The electrons in the outer sub shells that react chemically are called valency electrons. The valency electrons may exist in different shells.

The further an electron is from the nucleus the weaker the connection to the protons. This means the valency electrons are weakly held by the atom and are easily stripped off. Removing an electron from an atom gives the atom a positive charge.


Are atoms that have gained ( negative ion or anion ) or lost ( positive ion or cation ) an electron.

Ions are chemically very reactive and are best known as acids and bases ( alkalis ) who's strength ( acidity ) is measured with a pH test.
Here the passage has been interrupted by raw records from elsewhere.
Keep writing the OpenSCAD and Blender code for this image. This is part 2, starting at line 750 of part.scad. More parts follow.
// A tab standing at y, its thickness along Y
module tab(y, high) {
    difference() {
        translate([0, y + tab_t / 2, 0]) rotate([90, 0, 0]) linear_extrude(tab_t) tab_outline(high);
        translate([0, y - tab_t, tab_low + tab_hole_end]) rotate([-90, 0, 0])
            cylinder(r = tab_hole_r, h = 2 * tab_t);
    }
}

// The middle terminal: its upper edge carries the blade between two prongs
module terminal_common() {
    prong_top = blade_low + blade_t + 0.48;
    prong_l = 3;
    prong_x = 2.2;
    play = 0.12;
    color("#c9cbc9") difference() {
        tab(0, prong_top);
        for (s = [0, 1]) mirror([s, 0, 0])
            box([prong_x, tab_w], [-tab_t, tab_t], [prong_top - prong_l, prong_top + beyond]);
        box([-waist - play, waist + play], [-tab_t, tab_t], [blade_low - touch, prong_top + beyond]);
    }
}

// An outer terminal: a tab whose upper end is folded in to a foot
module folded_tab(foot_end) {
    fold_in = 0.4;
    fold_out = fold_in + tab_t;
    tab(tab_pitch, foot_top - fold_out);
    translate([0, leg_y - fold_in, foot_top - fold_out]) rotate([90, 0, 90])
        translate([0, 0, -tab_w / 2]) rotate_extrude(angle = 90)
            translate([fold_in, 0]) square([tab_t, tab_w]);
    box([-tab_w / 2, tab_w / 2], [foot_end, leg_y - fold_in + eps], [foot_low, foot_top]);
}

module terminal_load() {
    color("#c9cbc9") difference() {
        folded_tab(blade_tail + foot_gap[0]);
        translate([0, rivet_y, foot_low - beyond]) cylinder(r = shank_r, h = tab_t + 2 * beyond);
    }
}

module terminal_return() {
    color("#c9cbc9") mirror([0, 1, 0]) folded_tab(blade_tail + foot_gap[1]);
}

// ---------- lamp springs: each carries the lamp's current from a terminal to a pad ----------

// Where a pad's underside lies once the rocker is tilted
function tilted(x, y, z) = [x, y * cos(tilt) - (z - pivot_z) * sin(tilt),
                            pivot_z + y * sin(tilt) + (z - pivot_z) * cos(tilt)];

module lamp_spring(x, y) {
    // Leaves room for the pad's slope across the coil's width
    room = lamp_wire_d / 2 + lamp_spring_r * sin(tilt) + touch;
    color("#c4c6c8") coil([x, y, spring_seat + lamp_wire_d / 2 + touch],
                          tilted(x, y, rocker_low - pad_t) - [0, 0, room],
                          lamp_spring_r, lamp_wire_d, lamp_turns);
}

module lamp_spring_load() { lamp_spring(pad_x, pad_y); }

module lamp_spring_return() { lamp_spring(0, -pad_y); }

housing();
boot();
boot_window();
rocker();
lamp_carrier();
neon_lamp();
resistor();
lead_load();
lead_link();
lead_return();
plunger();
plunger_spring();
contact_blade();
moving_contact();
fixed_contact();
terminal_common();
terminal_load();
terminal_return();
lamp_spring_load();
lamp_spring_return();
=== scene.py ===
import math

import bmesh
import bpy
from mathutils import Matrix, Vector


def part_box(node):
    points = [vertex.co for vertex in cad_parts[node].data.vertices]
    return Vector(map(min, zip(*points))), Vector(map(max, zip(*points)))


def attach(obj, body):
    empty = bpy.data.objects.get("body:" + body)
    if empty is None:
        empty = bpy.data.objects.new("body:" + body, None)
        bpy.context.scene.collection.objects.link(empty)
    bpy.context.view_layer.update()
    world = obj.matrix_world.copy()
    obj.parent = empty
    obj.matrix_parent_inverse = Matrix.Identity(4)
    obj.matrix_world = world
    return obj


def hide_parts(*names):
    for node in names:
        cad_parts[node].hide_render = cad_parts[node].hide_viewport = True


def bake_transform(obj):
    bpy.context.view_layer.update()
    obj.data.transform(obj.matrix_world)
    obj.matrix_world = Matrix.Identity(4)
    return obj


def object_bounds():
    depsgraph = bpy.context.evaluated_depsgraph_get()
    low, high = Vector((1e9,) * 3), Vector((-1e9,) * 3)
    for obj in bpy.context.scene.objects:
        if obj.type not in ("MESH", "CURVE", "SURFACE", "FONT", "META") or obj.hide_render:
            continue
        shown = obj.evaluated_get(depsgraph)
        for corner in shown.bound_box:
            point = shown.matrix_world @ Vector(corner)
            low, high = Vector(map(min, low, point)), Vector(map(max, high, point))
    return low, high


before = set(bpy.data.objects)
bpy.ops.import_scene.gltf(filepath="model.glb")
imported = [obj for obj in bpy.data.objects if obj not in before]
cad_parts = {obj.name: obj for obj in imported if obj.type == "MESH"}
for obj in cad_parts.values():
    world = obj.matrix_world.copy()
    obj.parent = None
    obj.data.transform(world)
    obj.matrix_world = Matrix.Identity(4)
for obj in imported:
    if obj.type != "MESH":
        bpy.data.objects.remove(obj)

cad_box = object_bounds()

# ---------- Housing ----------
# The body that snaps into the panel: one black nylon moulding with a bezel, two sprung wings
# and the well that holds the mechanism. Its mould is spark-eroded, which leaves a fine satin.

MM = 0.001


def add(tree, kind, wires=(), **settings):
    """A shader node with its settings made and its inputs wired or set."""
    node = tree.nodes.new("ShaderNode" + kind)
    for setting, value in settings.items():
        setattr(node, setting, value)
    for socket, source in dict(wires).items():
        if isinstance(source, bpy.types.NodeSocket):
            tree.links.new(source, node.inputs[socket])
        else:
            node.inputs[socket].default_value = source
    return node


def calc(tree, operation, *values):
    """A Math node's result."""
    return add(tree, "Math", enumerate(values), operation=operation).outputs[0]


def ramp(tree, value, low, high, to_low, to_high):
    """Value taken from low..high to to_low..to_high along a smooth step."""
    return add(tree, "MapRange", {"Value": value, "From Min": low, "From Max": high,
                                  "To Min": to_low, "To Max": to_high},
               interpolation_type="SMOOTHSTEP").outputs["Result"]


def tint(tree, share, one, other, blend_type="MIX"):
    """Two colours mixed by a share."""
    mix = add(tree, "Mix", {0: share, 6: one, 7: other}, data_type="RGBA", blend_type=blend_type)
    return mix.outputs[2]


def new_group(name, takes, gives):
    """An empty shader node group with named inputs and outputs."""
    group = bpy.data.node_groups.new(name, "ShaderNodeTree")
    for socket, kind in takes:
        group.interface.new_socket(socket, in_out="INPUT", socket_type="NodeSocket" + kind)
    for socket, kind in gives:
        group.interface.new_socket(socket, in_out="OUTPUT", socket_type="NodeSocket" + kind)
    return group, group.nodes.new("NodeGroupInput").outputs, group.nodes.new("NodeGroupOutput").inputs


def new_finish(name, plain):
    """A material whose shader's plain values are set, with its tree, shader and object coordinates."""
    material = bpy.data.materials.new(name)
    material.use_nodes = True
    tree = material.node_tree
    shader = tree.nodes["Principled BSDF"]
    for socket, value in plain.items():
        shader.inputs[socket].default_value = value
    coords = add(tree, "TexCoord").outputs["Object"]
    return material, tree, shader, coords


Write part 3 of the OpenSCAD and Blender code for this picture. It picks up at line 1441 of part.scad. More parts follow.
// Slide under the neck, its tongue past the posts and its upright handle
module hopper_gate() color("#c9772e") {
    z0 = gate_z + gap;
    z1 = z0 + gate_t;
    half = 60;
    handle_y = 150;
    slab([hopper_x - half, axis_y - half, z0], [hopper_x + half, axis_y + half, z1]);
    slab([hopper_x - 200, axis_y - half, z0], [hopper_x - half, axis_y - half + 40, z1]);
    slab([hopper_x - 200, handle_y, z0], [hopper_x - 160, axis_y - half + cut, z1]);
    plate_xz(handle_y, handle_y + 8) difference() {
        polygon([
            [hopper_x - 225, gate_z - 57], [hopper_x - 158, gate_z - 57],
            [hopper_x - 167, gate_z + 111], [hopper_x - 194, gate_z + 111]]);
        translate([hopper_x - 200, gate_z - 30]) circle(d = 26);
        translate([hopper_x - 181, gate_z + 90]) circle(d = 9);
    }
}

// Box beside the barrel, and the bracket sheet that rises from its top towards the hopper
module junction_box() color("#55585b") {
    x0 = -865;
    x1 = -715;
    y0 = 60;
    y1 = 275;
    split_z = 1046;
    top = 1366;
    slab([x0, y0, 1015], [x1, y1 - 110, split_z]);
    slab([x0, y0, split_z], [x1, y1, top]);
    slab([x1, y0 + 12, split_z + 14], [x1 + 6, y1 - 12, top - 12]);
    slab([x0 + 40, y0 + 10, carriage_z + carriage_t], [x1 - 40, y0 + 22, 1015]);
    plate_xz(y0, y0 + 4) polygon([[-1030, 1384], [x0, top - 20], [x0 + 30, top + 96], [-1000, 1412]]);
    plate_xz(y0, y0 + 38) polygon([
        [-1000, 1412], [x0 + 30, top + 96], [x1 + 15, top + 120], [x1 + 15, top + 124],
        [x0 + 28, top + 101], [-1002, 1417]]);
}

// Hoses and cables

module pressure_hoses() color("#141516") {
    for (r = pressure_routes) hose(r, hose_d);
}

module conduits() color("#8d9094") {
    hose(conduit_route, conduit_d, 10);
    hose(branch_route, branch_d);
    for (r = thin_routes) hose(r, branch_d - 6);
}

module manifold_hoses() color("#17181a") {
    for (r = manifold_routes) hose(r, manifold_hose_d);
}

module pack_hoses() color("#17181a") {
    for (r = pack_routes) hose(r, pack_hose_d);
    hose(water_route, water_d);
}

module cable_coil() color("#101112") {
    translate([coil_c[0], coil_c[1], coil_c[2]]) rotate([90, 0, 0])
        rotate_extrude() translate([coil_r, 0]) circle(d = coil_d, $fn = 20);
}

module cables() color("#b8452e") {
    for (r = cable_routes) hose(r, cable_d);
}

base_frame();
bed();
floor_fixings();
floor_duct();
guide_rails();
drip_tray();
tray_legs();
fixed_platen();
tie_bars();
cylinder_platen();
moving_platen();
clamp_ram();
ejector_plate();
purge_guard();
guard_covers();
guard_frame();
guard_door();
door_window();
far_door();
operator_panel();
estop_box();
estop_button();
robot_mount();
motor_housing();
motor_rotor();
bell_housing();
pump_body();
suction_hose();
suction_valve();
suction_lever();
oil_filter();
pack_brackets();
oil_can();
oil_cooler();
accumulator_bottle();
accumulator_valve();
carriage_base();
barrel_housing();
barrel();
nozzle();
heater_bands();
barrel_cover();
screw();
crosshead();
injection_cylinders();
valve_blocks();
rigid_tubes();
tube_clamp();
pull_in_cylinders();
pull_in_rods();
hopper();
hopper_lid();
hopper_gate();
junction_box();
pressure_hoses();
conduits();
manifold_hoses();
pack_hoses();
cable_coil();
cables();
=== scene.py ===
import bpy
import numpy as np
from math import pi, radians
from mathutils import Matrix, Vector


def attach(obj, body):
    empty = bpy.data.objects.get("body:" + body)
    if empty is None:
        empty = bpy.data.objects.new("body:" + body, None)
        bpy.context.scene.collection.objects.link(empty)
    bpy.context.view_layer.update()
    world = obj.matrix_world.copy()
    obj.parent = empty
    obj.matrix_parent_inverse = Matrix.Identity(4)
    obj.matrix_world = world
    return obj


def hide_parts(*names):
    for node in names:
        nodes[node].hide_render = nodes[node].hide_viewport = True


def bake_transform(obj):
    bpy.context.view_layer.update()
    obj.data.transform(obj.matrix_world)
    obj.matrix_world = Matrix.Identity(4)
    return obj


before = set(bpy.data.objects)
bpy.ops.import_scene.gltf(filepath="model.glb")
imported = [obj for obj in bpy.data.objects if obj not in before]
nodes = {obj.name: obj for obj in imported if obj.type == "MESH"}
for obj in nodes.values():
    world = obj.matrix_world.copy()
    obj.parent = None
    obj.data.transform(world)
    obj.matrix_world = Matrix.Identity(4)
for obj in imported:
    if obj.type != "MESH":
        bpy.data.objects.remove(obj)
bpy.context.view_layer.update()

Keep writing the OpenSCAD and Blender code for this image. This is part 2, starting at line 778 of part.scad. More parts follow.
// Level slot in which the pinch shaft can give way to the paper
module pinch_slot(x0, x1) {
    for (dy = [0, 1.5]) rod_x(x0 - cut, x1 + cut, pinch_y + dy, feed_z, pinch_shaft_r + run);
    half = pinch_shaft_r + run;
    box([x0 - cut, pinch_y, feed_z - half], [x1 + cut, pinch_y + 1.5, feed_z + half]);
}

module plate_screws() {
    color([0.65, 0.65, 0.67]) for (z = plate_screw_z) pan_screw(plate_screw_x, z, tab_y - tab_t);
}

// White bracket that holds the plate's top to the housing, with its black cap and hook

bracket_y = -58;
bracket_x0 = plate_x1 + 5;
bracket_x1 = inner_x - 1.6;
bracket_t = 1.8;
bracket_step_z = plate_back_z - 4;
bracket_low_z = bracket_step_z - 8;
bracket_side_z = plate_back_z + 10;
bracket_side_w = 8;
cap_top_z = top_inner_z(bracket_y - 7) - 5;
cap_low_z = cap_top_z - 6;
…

An atom with almost enough electrons to fill it's outer sub shells will attract or capture nearby electrons.

An atom with just enough protons to create the outer sub shells, with only a few electrons to fill the outer sub shells, will easily give up or be stripped of the valency electrons.

Ionic Binding

Is a connection between atoms because they are ions.

A weakly held electron will be captured by an atom with a few unfilled outer sub shells. The negative charged ion will weakly hold the positive charged ion.

Atoms that have a near balance between the electrons in the outer sub shells and the number of regions not filled with electrons can easily capture an electron or be stripped of an electron. This quality is important in electricity.

Covalent Bonding

Is a connection between atoms by sharing electrons in the outer shell and these connections are called molecular orbitals. The electrons move between the two atoms.


Alpha Particles

Basically the nucleus of a helium atom ( 2 protons and 2 neutrons, an ionized helium atom, no electrons ).

These particles are given off in the decay of an isotope.

Metal foil .003 centimeters thick can stop ( absorb ) this radiation.

Beta particles

Are electrons given off in the decay of an isotope.

Metal foil .3 centimeters thick can stop this radiation.

Gamma Radiation

Is high kinetic energy given off in the decay of an isotope.

Gamma radiation can be produced by other means.

Lead is used to stop this radiation.